Tuesday, January 22, 2013

Blog for Choice 2013: Its more complicated than that


Jennifer Rosenbaum, Guest Blogger (Boston University School of Medicine '15, Co-President, Medical Students for Choice)
This post is part of Blog for Choice 2013, launched by Boston Students for Sexual and Reproductive Justice (BSSRJ).

The first political position I can remember having is pro-choice.  I have this vivid memory of coming out into the backyard one day when I was in elementary school to see my mother putting a bumper sticker on our newly-cleaned car that read “A World of Wanted Children Would Make a World of Difference.”  I didn’t understand.  She explained to me that there was a procedure that allowed doctors to stop a baby from being born, if the mother wanted it.  Some people didn’t like this procedure.  “And you do, ” I said, content in my childhood vision of all issues as binary. “It’s more complicated than that,” she replied. 

It’s more complicated than that.  If there’s one phrase that sums up the horror of the politicking, opinion-mongering, slurs, reducto ad absurdum images, and vitriol of the abortion battle that’s it.  Somewhere in all this mess is often lost that each woman who considers terminating her pregnancy is her own unique story – none of them straightforward.  She may want that child desperately, but know she’s unable to care for it at this moment in time.  She may be adamantly anti-choice, a strong political pro-lifer, but know that being pregnant or having a child right now will dramatically alter her life for the worse.  She may be adamantly pro-choice, but still feel that she has some responsibility to her partner, her parents, her potential motherhood to carry to term.  It’s more complicated than that.

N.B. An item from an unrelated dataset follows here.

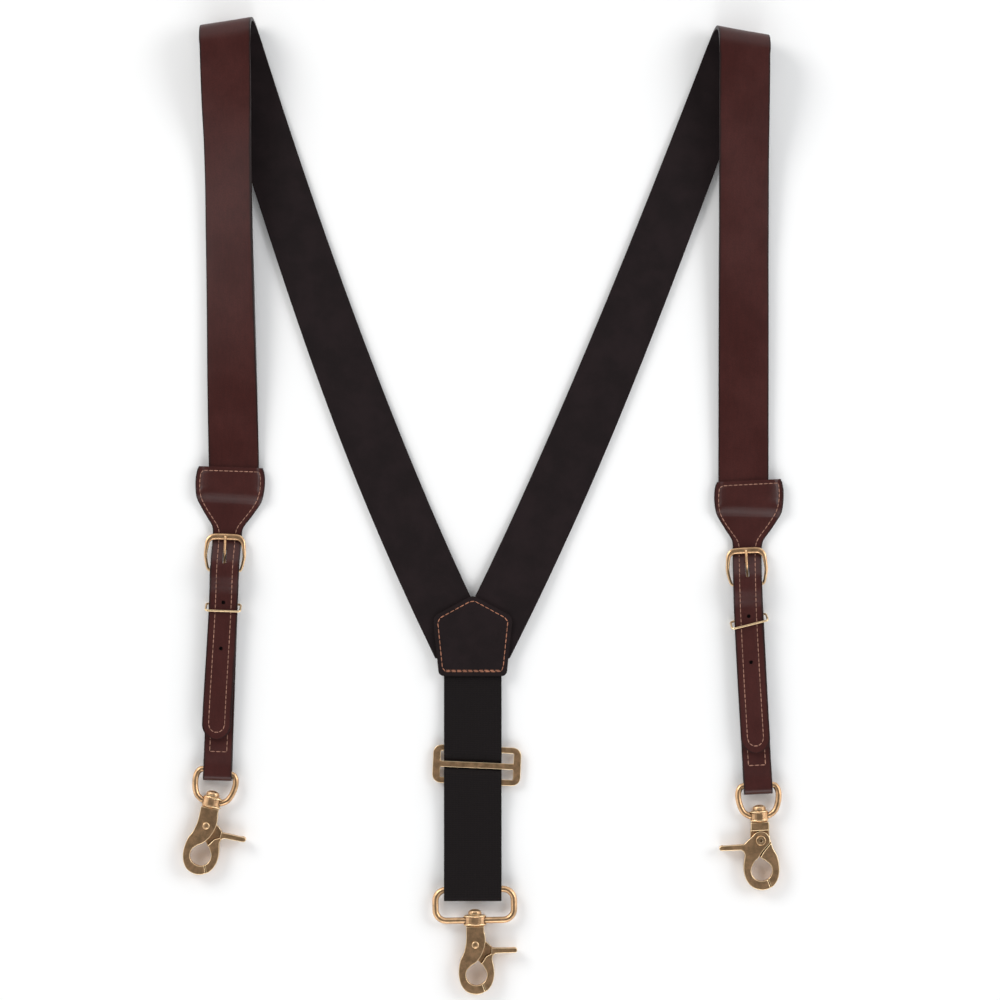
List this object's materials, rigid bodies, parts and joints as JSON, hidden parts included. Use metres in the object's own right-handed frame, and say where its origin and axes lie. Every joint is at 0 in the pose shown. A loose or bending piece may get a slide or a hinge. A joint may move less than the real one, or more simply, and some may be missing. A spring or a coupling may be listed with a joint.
{
  "type": "suspenders",
  "caption": "Y-back leather suspenders with buckled front tabs, wire keepers, an elastic back strap with slider, and swivel trigger snap clips.",
  "frame": {"origin": "middle of the bounding box, on the table that the pair lies on", "axes": "+Y up along the straps to the shoulder folds, +X to the right as seen from above, +Z away from the table"},
  "size_m": [0.3598, 0.5848, 0.024],
  "materials": {
    "strap_leather": "smooth semi-gloss brown leather, burnished dark at its edges, near black on its flesh side",
    "tab_leather": "smooth brown leather with tan lock stitching",
    "inner_leather": "matt dark brown leather",
    "elastic": "black woven elastic",
    "antique_brass": "antique brass, polished with darkened recesses",
    "spring_steel": "bright spring wire"
  },
  "bodies": {
    "webbing": {"strap_left": "strap_leather", "strap_right": "strap_leather", "yoke_patch_inner": "inner_leather", "yoke_patch_outer": "tab_leather", "elastic_upper": "elastic", "tab_face_left": "tab_leather", "tab_face_right": "tab_leather", "tab_backing_left": "inner_leather", "tab_backing_right": "inner_leather", "clip_strap_left": "tab_leather", "clip_strap_right": "tab_leather"},
    "slider": {"slider_rear": "antique_brass"},
    "rear_drop": {"elastic_loop": "elastic"},
    "buckle_left": {"buckle_frame_left": "antique_brass"},
    "prong_left": {"buckle_prong_left": "antique_brass"},
    "keeper_left": {"keeper_left": "antique_brass"},
    "buckle_right": {"buckle_frame_right": "antique_brass"},
    "prong_right": {"buckle_prong_right": "antique_brass"},
    "keeper_right": {"keeper_right": "antique_brass"},
    "ring_left": {"ring_left": "antique_brass"},
    "hook_left": {"hook_body_left": "antique_brass", "swivel_rivet_left": "antique_brass", "pivot_rivet_left": "antique_brass", "trigger_spring_left": "spring_steel"},
    "trigger_left": {"trigger_left": "antique_brass"},
    "ring_right": {"ring_right": "antique_brass"},
    "hook_right": {"hook_body_right": "antique_brass", "swivel_rivet_right": "antique_brass", "pivot_rivet_right": "antique_brass", "trigger_spring_right": "spring_steel"},
    "trigger_right": {"trigger_right": "antique_brass"},
    "ring_rear": {"ring_rear": "antique_brass"},
    "hook_rear": {"hook_body_rear": "antique_brass", "swivel_rivet_rear": "antique_brass", "pivot_rivet_rear": "antique_brass", "trigger_spring_rear": "spring_steel"},
    "trigger_rear": {"trigger_rear": "antique_brass"}
  },
  "joints": [
    {"name": "slider_slide", "type": "slide", "parent": "webbing", "child": "slider", "axis": [0, 1, 0], "range_m": [-0.08, 0.03], "deforming": ["elastic_upper"]},
    {"name": "rear_drop_slide", "type": "slide", "parent": "slider", "child": "rear_drop", "axis": [0, 1, 0], "range_m": [-0.015, 0.04], "deforming": ["elastic_loop"]},
    {"name": "buckle_left_hinge", "type": "hinge", "parent": "webbing", "child": "buckle_left", "pos_m": [-0.15511, -0.03861, 0.00482], "axis": [0.9995, -0.0332, 0], "range_deg": [0, 5]},
    {"name": "prong_left_hinge", "type": "hinge", "parent": "buckle_left", "child": "prong_left", "pos_m": [-0.15511, -0.03861, 0.00482], "axis": [0.9995, -0.0332, 0], "range_deg": [0, 3]},
    {"name": "keeper_left_slide", "type": "slide", "parent": "webbing", "child": "keeper_left", "axis": [0.0332, 0.9995, 0], "range_m": [-0.04, 0.003]},
    {"name": "buckle_right_hinge", "type": "hinge", "parent": "webbing", "child": "buckle_right", "pos_m": [0.15837, -0.04684, 0.00482], "axis": [0.9987, 0.0506, 0], "range_deg": [0, 5]},
    {"name": "prong_right_hinge", "type": "hinge", "parent": "buckle_right", "child": "prong_right", "pos_m": [0.15837, -0.04684, 0.00482], "axis": [0.9987, 0.0506, 0], "range_deg": [0, 3]},
    {"name": "keeper_right_slide", "type": "slide", "parent": "webbing", "child": "keeper_right", "axis": [-0.0506, 0.9987, 0], "range_m": [-0.04, 0.003]},
    {"name": "ring_left_hinge", "type": "hinge", "parent": "webbing", "child": "ring_left", "pos_m": [-0.15911, -0.15904, 0.00457], "axis": [0.9785, -0.2062, 0], "range_deg": [-100, 100]},
    {"name": "hook_left_swivel", "type": "hinge", "parent": "ring_left", "child": "hook_left", "pos_m": [-0.16593, -0.19143, 0.00457], "axis": [0.2062, 0.9785, 0], "continuous": true},
    {"name": "trigger_left_hinge", "type": "hinge", "parent": "hook_left", "child": "trigger_left", "pos_m": [-0.16593, -0.19143, 0.00457], "axis": [0, 0, 1], "range_deg": [0, 28], "stiffness_Nm_per_rad": 0.03, "springref_deg": -28.65, "deforming": ["trigger_spring_left"]},
    {"name": "ring_right_hinge", "type": "hinge", "parent": "webbing", "child": "ring_right", "pos_m": [0.16446, -0.16719, 0.00457], "axis": [0.9987, 0.0506, 0], "range_deg": [-100, 100]},
    {"name": "hook_right_swivel", "type": "hinge", "parent": "ring_right", "child": "hook_right", "pos_m": [0.16614, -0.20025, 0.00457], "axis": [-0.0506, 0.9987, 0], "continuous": true},
    {"name": "trigger_right_hinge", "type": "hinge", "parent": "hook_right", "child": "trigger_right", "pos_m": [0.16614, -0.20025, 0.00457], "axis": [0, 0, -1], "range_deg": [0, 28], "stiffness_Nm_per_rad": 0.03, "springref_deg": -28.65, "deforming": ["trigger_spring_right"]},
    {"name": "ring_rear_hinge", "type": "hinge", "parent": "rear_drop", "child": "ring_rear", "pos_m": [-0.00531, -0.22964, 0.00457], "axis": [0.9998, 0.0175, 0], "range_deg": [-100, 100]},
    {"name": "hook_rear_swivel", "type": "hinge", "parent": "ring_rear", "child": "hook_rear", "pos_m": [-0.00473, -0.26274, 0.00457], "axis": [-0.0175, 0.9998, 0], "continuous": true},
    {"name": "trigger_rear_hinge", "type": "hinge", "parent": "hook_rear", "child": "trigger_rear", "pos_m": [-0.00473, -0.26274, 0.00457], "axis": [0, 0, 1], "range_deg": [0, 28], "stiffness_Nm_per_rad": 0.03, "springref_deg": -28.65, "deforming": ["trigger_spring_rear"]}
  ],
  "couplings": [
    {"joint": "rear_drop_slide", "follows": "slider_slide", "ratio": -0.5}
  ]
}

Wouldn’t it be wonderful if the women who made these choices could tell us about the confusion, the guilt, the sadness, the relief, the anger, the frustration, or the comfort of their processes?  Wouldn’t it be better if we could agree that no one plans to get an abortion, and we could focus instead on making them as comfortable and non-scary as possible?  Shouldn’t we, as future medical professionals, learn to create a safe space for airing all these thoughts and issues – no matter the end decision?  At the very least, as we commemorate the struggles behind us and the ones still to come, let’s acknowledge that this is, finally, about choices women make mostly alone and mostly after much painful and difficult thought.  It is a choice that is very, very much more complicated than that.